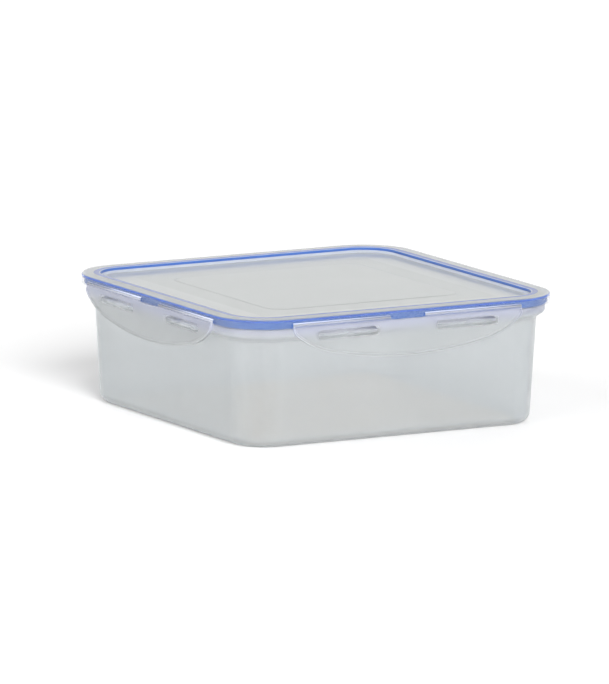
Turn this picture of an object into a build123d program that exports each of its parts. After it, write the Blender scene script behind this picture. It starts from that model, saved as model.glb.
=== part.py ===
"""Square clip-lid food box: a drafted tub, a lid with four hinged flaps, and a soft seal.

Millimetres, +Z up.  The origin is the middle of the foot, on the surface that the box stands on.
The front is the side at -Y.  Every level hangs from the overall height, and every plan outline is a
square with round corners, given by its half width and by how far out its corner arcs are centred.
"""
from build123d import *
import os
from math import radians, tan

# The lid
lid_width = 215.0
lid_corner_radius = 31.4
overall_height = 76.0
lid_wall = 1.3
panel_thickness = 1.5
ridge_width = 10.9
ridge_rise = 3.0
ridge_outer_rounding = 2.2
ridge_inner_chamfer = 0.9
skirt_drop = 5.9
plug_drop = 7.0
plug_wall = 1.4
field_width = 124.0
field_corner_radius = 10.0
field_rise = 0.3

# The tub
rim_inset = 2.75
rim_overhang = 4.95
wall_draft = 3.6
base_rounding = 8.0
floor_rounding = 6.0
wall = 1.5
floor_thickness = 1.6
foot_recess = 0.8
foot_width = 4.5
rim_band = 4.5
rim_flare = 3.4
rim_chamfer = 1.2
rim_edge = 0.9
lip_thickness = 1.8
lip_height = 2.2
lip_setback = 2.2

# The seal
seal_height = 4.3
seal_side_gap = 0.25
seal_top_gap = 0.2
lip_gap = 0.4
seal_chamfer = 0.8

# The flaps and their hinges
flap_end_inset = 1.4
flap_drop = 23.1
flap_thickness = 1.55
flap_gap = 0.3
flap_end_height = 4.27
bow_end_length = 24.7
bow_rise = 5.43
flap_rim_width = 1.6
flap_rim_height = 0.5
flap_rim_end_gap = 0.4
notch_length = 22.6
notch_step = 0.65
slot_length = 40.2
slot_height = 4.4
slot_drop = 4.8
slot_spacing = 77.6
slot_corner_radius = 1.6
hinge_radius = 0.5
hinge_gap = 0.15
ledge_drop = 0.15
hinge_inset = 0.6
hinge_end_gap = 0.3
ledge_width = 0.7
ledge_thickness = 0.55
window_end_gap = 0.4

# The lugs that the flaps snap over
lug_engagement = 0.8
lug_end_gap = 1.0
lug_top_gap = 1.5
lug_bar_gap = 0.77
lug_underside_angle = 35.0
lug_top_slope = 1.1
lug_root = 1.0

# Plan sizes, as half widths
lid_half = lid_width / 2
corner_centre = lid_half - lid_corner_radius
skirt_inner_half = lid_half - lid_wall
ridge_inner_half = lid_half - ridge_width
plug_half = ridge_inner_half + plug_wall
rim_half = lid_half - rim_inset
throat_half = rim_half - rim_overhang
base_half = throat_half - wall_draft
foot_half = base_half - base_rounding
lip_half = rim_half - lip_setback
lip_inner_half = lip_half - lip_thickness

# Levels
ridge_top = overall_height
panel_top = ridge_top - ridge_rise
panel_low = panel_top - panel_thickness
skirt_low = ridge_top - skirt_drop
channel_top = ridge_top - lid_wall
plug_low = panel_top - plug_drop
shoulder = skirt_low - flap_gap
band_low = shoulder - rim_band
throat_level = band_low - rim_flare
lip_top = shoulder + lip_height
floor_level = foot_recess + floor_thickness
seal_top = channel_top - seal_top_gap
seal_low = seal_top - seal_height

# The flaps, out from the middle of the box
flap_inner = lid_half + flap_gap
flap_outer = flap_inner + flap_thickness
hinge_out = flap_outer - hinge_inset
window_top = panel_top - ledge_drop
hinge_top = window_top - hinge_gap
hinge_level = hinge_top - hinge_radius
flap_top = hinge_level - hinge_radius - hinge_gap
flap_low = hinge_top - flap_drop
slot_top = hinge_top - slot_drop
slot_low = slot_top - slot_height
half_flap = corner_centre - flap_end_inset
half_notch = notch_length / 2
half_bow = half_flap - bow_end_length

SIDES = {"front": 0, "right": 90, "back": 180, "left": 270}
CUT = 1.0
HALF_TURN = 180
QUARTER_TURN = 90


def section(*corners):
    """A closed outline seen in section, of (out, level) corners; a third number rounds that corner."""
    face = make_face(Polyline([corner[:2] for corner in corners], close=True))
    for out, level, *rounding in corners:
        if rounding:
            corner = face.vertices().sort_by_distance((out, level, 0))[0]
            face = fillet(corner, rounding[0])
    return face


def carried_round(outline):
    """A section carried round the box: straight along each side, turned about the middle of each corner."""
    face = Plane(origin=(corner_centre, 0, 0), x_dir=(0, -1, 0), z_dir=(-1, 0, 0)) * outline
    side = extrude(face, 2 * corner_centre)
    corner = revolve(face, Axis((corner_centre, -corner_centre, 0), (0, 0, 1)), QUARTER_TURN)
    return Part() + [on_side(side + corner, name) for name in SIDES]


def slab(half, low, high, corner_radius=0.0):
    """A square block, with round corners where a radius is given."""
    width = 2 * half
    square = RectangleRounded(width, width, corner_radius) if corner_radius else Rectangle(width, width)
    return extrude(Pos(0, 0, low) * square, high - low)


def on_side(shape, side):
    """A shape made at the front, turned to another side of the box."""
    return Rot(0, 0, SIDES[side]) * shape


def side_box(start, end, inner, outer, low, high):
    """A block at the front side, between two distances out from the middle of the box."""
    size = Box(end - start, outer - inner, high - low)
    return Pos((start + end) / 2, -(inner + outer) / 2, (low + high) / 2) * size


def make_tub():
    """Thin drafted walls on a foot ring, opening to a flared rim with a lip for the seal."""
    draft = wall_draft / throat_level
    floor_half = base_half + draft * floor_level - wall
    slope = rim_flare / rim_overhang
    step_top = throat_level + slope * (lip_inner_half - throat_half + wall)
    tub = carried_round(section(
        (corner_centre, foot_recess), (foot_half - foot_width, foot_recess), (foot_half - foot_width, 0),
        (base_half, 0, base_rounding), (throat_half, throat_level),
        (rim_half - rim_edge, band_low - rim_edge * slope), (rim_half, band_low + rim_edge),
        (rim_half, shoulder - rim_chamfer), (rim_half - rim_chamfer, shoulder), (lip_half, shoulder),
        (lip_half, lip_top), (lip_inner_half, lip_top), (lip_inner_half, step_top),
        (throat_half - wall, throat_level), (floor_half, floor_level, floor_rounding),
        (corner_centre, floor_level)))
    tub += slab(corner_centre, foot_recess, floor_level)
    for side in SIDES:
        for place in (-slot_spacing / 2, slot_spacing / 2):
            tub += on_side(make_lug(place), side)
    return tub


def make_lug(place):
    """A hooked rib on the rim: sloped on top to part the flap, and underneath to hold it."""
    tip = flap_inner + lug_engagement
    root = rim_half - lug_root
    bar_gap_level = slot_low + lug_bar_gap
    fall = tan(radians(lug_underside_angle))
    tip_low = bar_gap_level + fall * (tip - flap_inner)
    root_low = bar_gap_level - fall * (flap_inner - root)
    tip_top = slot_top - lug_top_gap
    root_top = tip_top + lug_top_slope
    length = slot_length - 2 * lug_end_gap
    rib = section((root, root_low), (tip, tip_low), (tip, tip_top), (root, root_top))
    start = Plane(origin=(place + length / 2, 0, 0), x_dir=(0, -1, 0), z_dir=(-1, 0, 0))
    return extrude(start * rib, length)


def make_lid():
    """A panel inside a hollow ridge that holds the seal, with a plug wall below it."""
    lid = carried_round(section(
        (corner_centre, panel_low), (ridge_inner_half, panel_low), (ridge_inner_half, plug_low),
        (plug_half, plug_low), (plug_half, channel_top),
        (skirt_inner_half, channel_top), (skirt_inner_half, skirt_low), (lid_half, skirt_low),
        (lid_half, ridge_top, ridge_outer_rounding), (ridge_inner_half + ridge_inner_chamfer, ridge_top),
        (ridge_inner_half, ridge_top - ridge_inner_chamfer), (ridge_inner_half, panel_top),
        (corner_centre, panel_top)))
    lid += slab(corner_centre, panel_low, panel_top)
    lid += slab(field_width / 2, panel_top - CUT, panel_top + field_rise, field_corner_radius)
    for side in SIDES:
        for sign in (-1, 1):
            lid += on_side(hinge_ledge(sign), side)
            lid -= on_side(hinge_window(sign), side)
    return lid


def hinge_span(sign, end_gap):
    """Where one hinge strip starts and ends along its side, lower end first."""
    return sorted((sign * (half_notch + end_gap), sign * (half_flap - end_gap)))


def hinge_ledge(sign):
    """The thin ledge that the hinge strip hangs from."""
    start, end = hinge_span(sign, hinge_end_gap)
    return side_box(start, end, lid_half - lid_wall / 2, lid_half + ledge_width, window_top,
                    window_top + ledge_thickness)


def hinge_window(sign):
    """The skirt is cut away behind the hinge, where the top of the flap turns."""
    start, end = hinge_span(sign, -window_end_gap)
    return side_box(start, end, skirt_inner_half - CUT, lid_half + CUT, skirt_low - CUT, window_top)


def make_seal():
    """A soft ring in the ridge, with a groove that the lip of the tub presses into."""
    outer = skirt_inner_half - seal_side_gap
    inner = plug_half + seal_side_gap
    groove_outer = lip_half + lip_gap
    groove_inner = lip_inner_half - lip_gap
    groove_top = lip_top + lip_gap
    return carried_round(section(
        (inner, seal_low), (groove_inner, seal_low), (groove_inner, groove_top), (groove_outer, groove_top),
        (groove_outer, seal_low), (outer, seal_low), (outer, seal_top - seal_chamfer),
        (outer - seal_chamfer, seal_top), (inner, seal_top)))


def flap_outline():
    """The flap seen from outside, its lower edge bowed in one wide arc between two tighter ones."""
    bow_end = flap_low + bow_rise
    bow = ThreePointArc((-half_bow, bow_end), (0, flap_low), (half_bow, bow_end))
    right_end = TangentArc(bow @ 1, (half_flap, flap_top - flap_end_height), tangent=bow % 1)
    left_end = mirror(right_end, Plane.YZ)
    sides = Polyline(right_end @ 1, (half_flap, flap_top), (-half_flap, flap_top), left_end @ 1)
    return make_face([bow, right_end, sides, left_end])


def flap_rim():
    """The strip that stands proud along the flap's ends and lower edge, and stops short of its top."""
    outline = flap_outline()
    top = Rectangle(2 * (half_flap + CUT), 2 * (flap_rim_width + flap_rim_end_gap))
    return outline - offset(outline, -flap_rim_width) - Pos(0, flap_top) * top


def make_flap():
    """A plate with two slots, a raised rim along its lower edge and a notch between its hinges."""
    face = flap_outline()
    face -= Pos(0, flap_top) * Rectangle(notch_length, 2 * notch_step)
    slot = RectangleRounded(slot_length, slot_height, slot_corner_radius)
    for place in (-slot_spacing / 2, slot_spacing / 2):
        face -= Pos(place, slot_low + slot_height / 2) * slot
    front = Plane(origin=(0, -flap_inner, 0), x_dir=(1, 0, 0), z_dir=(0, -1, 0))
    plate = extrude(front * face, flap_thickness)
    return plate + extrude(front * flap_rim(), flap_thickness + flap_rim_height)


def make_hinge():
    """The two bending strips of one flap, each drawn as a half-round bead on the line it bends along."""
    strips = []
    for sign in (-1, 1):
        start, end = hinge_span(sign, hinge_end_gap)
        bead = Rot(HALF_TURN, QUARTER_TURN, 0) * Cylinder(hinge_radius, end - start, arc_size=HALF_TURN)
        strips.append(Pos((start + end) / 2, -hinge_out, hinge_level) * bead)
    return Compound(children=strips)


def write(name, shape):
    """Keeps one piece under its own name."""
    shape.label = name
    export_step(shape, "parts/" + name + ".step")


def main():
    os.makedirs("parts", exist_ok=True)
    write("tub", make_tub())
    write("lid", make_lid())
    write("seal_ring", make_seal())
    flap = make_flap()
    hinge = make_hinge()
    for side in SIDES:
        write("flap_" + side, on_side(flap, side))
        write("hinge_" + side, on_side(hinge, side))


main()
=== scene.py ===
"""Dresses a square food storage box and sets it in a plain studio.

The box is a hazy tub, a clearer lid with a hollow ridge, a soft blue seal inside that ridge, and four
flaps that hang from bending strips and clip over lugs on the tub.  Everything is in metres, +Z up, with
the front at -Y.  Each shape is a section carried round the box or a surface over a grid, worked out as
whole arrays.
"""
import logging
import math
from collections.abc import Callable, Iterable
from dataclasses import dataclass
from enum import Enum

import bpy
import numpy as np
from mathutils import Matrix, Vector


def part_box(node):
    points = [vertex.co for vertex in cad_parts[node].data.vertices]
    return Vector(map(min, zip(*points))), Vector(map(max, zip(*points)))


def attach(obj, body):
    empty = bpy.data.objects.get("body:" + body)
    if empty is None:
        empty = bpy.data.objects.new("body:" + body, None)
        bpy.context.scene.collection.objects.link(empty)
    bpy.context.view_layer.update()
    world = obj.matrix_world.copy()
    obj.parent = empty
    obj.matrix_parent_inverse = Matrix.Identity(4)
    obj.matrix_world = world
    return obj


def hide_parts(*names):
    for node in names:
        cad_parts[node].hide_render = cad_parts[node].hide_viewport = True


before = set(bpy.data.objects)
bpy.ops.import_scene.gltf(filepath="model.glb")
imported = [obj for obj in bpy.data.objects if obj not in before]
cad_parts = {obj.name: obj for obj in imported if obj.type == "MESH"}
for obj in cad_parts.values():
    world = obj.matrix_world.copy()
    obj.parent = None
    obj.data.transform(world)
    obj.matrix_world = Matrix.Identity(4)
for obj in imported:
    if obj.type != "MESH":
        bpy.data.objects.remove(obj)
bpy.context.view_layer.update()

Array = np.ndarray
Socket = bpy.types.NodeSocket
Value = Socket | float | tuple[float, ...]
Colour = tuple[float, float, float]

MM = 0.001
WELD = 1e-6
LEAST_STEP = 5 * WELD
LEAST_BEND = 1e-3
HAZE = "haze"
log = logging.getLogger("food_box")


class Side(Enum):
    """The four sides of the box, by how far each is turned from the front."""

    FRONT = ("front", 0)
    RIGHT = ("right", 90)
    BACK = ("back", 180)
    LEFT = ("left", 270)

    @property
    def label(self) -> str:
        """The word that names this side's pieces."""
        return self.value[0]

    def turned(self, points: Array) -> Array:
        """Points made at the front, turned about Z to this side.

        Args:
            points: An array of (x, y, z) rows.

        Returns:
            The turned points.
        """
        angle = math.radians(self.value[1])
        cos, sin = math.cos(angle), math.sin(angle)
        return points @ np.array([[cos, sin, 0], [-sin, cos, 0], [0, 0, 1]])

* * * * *

> [Problem] Only the lines from the one holding "obj.matrix_parent_inverse = Matrix.Identity(4)" through the end of the listing should be given again, exactly and with both ends included.

> [Solution to the problem]
    obj.matrix_parent_inverse = Matrix.Identity(4)
    obj.matrix_world = world
    return obj


def hide_parts(*names):
    for node in names:
        cad_parts[node].hide_render = cad_parts[node].hide_viewport = True


before = set(bpy.data.objects)
bpy.ops.import_scene.gltf(filepath="model.glb")
imported = [obj for obj in bpy.data.objects if obj not in before]
cad_parts = {obj.name: obj for obj in imported if obj.type == "MESH"}
for obj in cad_parts.values():
    world = obj.matrix_world.copy()
    obj.parent = None
    obj.data.transform(world)
    obj.matrix_world = Matrix.Identity(4)
for obj in imported:
    if obj.type != "MESH":
        bpy.data.objects.remove(obj)
bpy.context.view_layer.update()

Array = np.ndarray
Socket = bpy.types.NodeSocket
Value = Socket | float | tuple[float, ...]
Colour = tuple[float, float, float]

MM = 0.001
WELD = 1e-6
LEAST_STEP = 5 * WELD
LEAST_BEND = 1e-3
HAZE = "haze"
log = logging.getLogger("food_box")


class Side(Enum):
    """The four sides of the box, by how far each is turned from the front."""

    FRONT = ("front", 0)
    RIGHT = ("right", 90)
    BACK = ("back", 180)
    LEFT = ("left", 270)

    @property
    def label(self) -> str:
        """The word that names this side's pieces."""
        return self.value[0]

    def turned(self, points: Array) -> Array:
        """Points made at the front, turned about Z to this side.

        Args:
            points: An array of (x, y, z) rows.

        Returns:
            The turned points.
        """
        angle = math.radians(self.value[1])
        cos, sin = math.cos(angle), math.sin(angle)
        return points @ np.array([[cos, sin, 0], [-sin, cos, 0], [0, 0, 1]])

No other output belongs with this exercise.